It seems that as this year has progressed, the smear campaigns of the heartworm and flea preventive, Trifexis, and long acting injectable antibiotic, Convenia, based on emotion, sensationalism, and not science; have died down. Thankfully, with the exception of the minority of conspiracy devotees that will remain steadfastly unconvinced that veterinarians are complicit in a big cover-up of the mortal dangers of these medications to your pets in order to protect Big Pharma and our own profits; good sense and openness to real scientific evidence is winning the misinformation battle.
I find myself no longer having to waste precious lexam room time citing studies and my own in-hospital statistics to refute misinformation that pet owners have gotten online or through social media.
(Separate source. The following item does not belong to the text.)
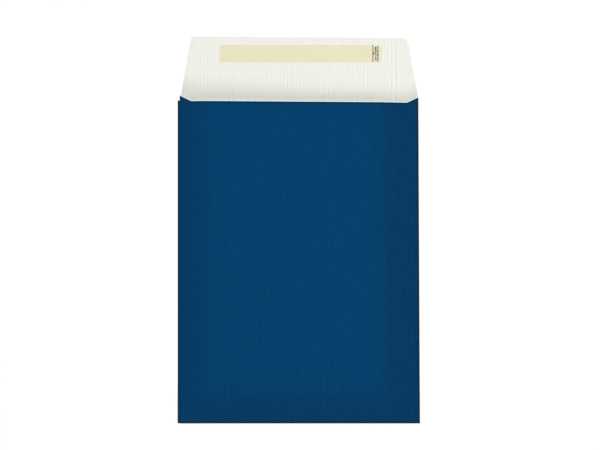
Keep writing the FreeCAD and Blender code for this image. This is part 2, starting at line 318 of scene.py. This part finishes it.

The truth is that veterinarians like Convenia simply because it ensures 100% compliance with treatment of infections, overcoming barriers to compliance, such as ability to medicate pets (cats and toy breed dogs can be especially difficult to orally medicate) or owners not completing an antibiotic course seeing an improvement and wanting to save the rest to avoid paying for a veterinary visit the next time an infection may arise.
With regard to Trifexis and other preventives like it, the margin on these medications in the age of an enormous online pet medication retailers that no small business can compete with, is very poor. I could not care less if I sell a box of Trifexis or write a prescription for it. The veterinary brick and mortar pharmacy is increasingly less profitable and is thus shrinking across the board in veterinary clinics and hospitals. It make no sense for us to defend Trifexis over profit or protection of a veterinary pharmaceutical industry that tries to convince us to sell their products, then sell it at a huge bulk discounted rate to large retailers to whom we write a prescription for our clients to go buy it.